3D code data:

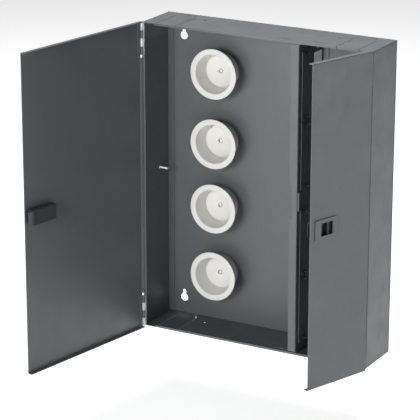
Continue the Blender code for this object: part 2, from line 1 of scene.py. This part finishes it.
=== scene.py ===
"""Looks of the fiber termination box: camera, soft studio, bevels and procedural materials."""

import json
import math

import bpy
from mathutils import Matrix, Vector


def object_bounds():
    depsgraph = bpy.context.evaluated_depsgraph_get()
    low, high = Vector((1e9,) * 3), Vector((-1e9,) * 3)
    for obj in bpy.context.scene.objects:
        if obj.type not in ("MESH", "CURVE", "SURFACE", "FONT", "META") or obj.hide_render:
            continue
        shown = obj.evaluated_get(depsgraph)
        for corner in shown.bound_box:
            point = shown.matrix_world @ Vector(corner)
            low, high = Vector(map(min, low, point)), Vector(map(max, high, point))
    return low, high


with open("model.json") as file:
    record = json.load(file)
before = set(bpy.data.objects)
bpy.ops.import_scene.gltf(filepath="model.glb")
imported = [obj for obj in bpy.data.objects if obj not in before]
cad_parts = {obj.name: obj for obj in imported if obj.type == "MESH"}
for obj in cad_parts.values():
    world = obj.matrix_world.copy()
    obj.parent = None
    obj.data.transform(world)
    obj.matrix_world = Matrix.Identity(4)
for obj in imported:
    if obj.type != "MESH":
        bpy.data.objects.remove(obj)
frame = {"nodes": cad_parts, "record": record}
CAD_BOX = [list(corner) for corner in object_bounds()]
NODES = frame["nodes"]
SLOTS = {piece["node"]: piece["material_slot"] for piece in frame["record"]["subparts"]}

# Camera: angles in degrees, distances in metres, lens on the 36 mm sensor
AZIMUTH = 28.92
ELEVATION = 17.83
ROLL = 0.11
LENS = 191.1
DISTANCE = 4.291
TARGET = Vector((-0.1461, 0.0, -0.0805))
SENSOR = 36.0

# Studio: metres, shader strengths and light powers in watts
FLOOR_DROP = 0.10
FLOOR_SIZE = 40.0
PAPER_WHITE = 0.90
PAPER_ROUGHNESS = 0.9
PAPER_GLOW = 0.60
BACKDROP_STRENGTH = 1.0
AMBIENT_COLOUR = (0.96, 0.98, 1.0)
AMBIENT_STRENGTH = 0.05
LIGHTS = {
    "key": {"place": (-0.15, -3.2, 0.85), "aim": (0.0, 0.0, 0.0), "size": (1.0, 1.0), "power": 75},
    "top": {"place": (-0.5, 1.3, 2.2), "aim": (0.0, -0.05, 0.3), "size": (2.6, 1.6), "power": 75},
    "right_fill": {"place": (3.0, 0.9, -0.15), "aim": (0.2, -0.1, -0.25), "size": (1.6, 0.6), "power": 8},
    "door_fill": {"place": (2.2, -2.6, 0.3), "aim": (-0.25, -0.35, 0.0), "size": (0.8, 1.4), "power": 9},
    "left_card": {"place": (-1.9, -2.9, -0.1), "aim": (0.0, 0.0, 0.0), "size": (1.4, 1.4), "power": 26},
}

# Rounded edges of the CAD nodes: metres and degrees
WELD_DISTANCE = 0.00001
EDGE_ROUND = 0.00035
SMALL_EDGE_ROUND = 0.00012
EDGE_ANGLE = 32
EDGE_SEGMENTS = 2
SMALL_NODES = ("grommet", "plunger", "spool_screw", "ground_stud", "hinge_pin")

# Finishes: linear colours, noise scales in cycles per metre, bump distances in metres
EDGE_SAMPLES = 4
PAINT = {
    "base": (0.066, 0.075, 0.080),
    "worn": (0.20, 0.21, 0.215),
    "fleck": (0.86, 1.14),
    "cloud": 0.22,
    "peel_scale": 1500,
    "grain_scale": 4200,
    "speckle_scale": 900,
    "cloud_scale": 6,
    "rub_scale": 160,
    "rub_radius": 0.0010,
    "smear_scale": 28,
    "roughness": (0.40, 0.52),
    "specular": 0.85,
    "peel_bump": (0.42, 0.00012),
    "grain_bump": (0.22, 0.00004),
}
ZINC = {
    "base": (0.80, 0.80, 0.78),
    "dull": 0.74,
    "line_scale": 260,
    "line_stretch": (14.0, 14.0, 1.0),
    "blotch_scale": 180,
    "roughness": (0.22, 0.38),
    "line_bump": (0.12, 0.00004),
}
PLASTIC_FLOW_SCALE = 22
PLASTIC_FINE_PART = 6
PLASTIC_EDGE_RADIUS = 0.0006
PLASTIC_IOR = 1.48
PLASTIC_FINE_BUMP = (0.10, 0.00008)
PLASTIC_GRAIN_BUMP = (0.16, 0.00003)
SCATTER_RADIUS = (1.0, 0.95, 0.9)
SCATTER_SCALE = 0.0012
PLASTICS = {
    "white_plastic": {
        "base": (0.66, 0.655, 0.63),
        "shade": (0.60, 0.595, 0.57),
        "roughness": 0.45,
        "grain_scale": 2600,
        "translucent": 0.10,
    },
    "black_plastic": {
        "base": (0.020, 0.021, 0.022),
        "shade": (0.028, 0.029, 0.030),
        "roughness": 0.46,
        "grain_scale": 2400,
        "translucent": 0.0,
    },
    "black_nylon": {
        "base": (0.022, 0.022, 0.024),
        "shade": (0.034, 0.034, 0.036),
        "roughness": 0.24,
        "grain_scale": 2600,
        "translucent": 0.0,
    },
}


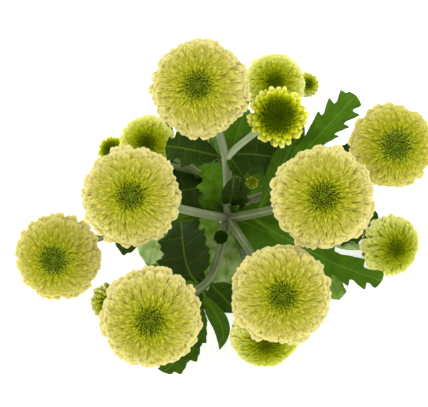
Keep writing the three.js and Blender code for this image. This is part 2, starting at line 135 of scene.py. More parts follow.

WHAT TO WORK ON: Please set down all the data word for word.

REPLY:
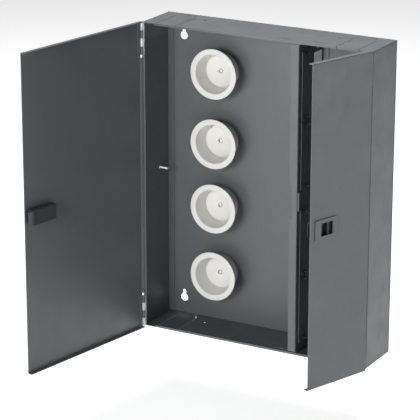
Continue the Blender code for this object: part 2, from line 1 of scene.py. This part finishes it.
=== scene.py ===
"""Looks of the fiber termination box: camera, soft studio, bevels and procedural materials."""

import json
import math

import bpy
from mathutils import Matrix, Vector


def object_bounds():
    depsgraph = bpy.context.evaluated_depsgraph_get()
    low, high = Vector((1e9,) * 3), Vector((-1e9,) * 3)
    for obj in bpy.context.scene.objects:
        if obj.type not in ("MESH", "CURVE", "SURFACE", "FONT", "META") or obj.hide_render:
            continue
        shown = obj.evaluated_get(depsgraph)
        for corner in shown.bound_box:
            point = shown.matrix_world @ Vector(corner)
            low, high = Vector(map(min, low, point)), Vector(map(max, high, point))
    return low, high


with open("model.json") as file:
    record = json.load(file)
before = set(bpy.data.objects)
bpy.ops.import_scene.gltf(filepath="model.glb")
imported = [obj for obj in bpy.data.objects if obj not in before]
cad_parts = {obj.name: obj for obj in imported if obj.type == "MESH"}
for obj in cad_parts.values():
    world = obj.matrix_world.copy()
    obj.parent = None
    obj.data.transform(world)
    obj.matrix_world = Matrix.Identity(4)
for obj in imported:
    if obj.type != "MESH":
        bpy.data.objects.remove(obj)
frame = {"nodes": cad_parts, "record": record}
CAD_BOX = [list(corner) for corner in object_bounds()]
NODES = frame["nodes"]
SLOTS = {piece["node"]: piece["material_slot"] for piece in frame["record"]["subparts"]}

# Camera: angles in degrees, distances in metres, lens on the 36 mm sensor
AZIMUTH = 28.92
ELEVATION = 17.83
ROLL = 0.11
LENS = 191.1
DISTANCE = 4.291
TARGET = Vector((-0.1461, 0.0, -0.0805))
SENSOR = 36.0

# Studio: metres, shader strengths and light powers in watts
FLOOR_DROP = 0.10
FLOOR_SIZE = 40.0
PAPER_WHITE = 0.90
PAPER_ROUGHNESS = 0.9
PAPER_GLOW = 0.60
BACKDROP_STRENGTH = 1.0
AMBIENT_COLOUR = (0.96, 0.98, 1.0)
AMBIENT_STRENGTH = 0.05
LIGHTS = {
    "key": {"place": (-0.15, -3.2, 0.85), "aim": (0.0, 0.0, 0.0), "size": (1.0, 1.0), "power": 75},
    "top": {"place": (-0.5, 1.3, 2.2), "aim": (0.0, -0.05, 0.3), "size": (2.6, 1.6), "power": 75},
    "right_fill": {"place": (3.0, 0.9, -0.15), "aim": (0.2, -0.1, -0.25), "size": (1.6, 0.6), "power": 8},
    "door_fill": {"place": (2.2, -2.6, 0.3), "aim": (-0.25, -0.35, 0.0), "size": (0.8, 1.4), "power": 9},
    "left_card": {"place": (-1.9, -2.9, -0.1), "aim": (0.0, 0.0, 0.0), "size": (1.4, 1.4), "power": 26},
}

# Rounded edges of the CAD nodes: metres and degrees
WELD_DISTANCE = 0.00001
EDGE_ROUND = 0.00035
SMALL_EDGE_ROUND = 0.00012
EDGE_ANGLE = 32
EDGE_SEGMENTS = 2
SMALL_NODES = ("grommet", "plunger", "spool_screw", "ground_stud", "hinge_pin")

# Finishes: linear colours, noise scales in cycles per metre, bump distances in metres
EDGE_SAMPLES = 4
PAINT = {
    "base": (0.066, 0.075, 0.080),
    "worn": (0.20, 0.21, 0.215),
    "fleck": (0.86, 1.14),
    "cloud": 0.22,
    "peel_scale": 1500,
    "grain_scale": 4200,
    "speckle_scale": 900,
    "cloud_scale": 6,
    "rub_scale": 160,
    "rub_radius": 0.0010,
    "smear_scale": 28,
    "roughness": (0.40, 0.52),
    "specular": 0.85,
    "peel_bump": (0.42, 0.00012),
    "grain_bump": (0.22, 0.00004),
}
ZINC = {
    "base": (0.80, 0.80, 0.78),
    "dull": 0.74,
    "line_scale": 260,
    "line_stretch": (14.0, 14.0, 1.0),
    "blotch_scale": 180,
    "roughness": (0.22, 0.38),
    "line_bump": (0.12, 0.00004),
}
PLASTIC_FLOW_SCALE = 22
PLASTIC_FINE_PART = 6
PLASTIC_EDGE_RADIUS = 0.0006
PLASTIC_IOR = 1.48
PLASTIC_FINE_BUMP = (0.10, 0.00008)
PLASTIC_GRAIN_BUMP = (0.16, 0.00003)
SCATTER_RADIUS = (1.0, 0.95, 0.9)
SCATTER_SCALE = 0.0012
PLASTICS = {
    "white_plastic": {
        "base": (0.66, 0.655, 0.63),
        "shade": (0.60, 0.595, 0.57),
        "roughness": 0.45,
        "grain_scale": 2600,
        "translucent": 0.10,
    },
    "black_plastic": {
        "base": (0.020, 0.021, 0.022),
        "shade": (0.028, 0.029, 0.030),
        "roughness": 0.46,
        "grain_scale": 2400,
        "translucent": 0.0,
    },
    "black_nylon": {
        "base": (0.022, 0.022, 0.024),
        "shade": (0.034, 0.034, 0.036),
        "roughness": 0.24,
        "grain_scale": 2600,
        "translucent": 0.0,
    },
}


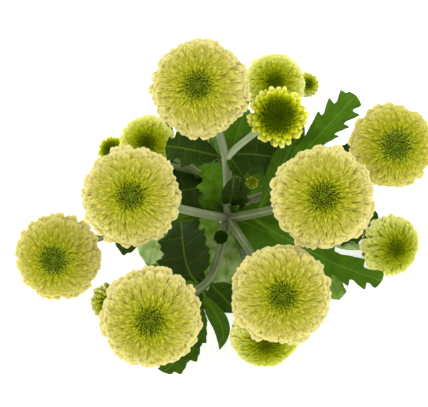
Keep writing the three.js and Blender code for this image. This is part 2, starting at line 135 of scene.py. More parts follow.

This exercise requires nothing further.